I remembered him coming home the previous weekend, his leg bloody from biking. A friend was with him, and he brandished that sheared shin like a trophy, bragging about how deep it cut and how little it hurt. Only after his friend left would he let me bandage it. He swung his leg up on the kitchen table, still full of swagger and talk. And I thought how far he had grown from the little boy who wanted kisses and a Jurassic Park Band-Aid for every little scratch and bruise. Growing up, I’d thought. Tougher than me now.
But last night I was grateful for the chance to hold him again. To pat down his stiff, red hair and wipe his tears. To feel the bird-thin bones beneath new muscle and realize, My God, he’s still such a kid.

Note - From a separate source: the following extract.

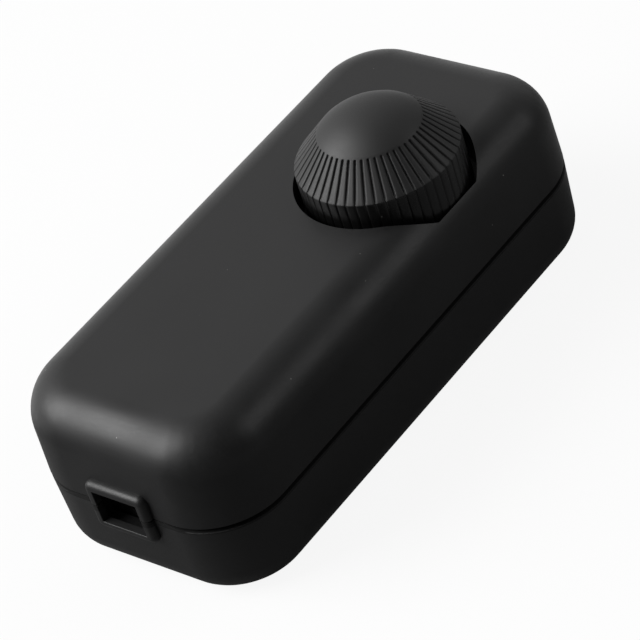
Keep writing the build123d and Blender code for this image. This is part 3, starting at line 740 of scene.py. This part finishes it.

You forget, when they peer smugly down on you from gangly new legs. They bang their way around the kitchen making meals you never knew they could cook. They can get themselves all around town without asking for a ride. They don’t come to you for advice, and they snap at you if you offer it. It’s easy, then, to think you’ve reached the downhill part, that most of the lessons you’ve taught already, and this is your time to coast. You leave him alone when he doesn’t want to talk and believe him when he says he’s okay. You remember things you forgot to do, like learn Italian and write a book. And you think that maybe the time has come at last for you to focus on yourself and your child-weary partnership.
But really, this is the trickiest part of all. They want you there, right next to them, when they need you -- knowing all the right things to do and say. And then, poof! The distance barriers inflate like a couple of passenger airbags, and you find yourself dumped on your ass, wondering what it was you said or did. I’m left navigating a million double-messages, trying to distinguish real boundaries from false fronts, poking the ground for hidden passages. I stumble against my own needs and insecurities, never sure how my advances will be received. But I’m the mom, and it’s up to me to read the signals, take the chances, and absorb the blows if my timing was off or the angle was wrong.
No doubt he will come home from school today more gruff and disinterested than ever (just to make sure I don’t get any ideas about last night). But I’m reminded now that behind that fifteen-year-old façade, my child still lingers, and no matter how deftly he dodges connection, he still counts on me to know when to come in there after him. And as much as I hate that he has things to cry about, I love that he still cries.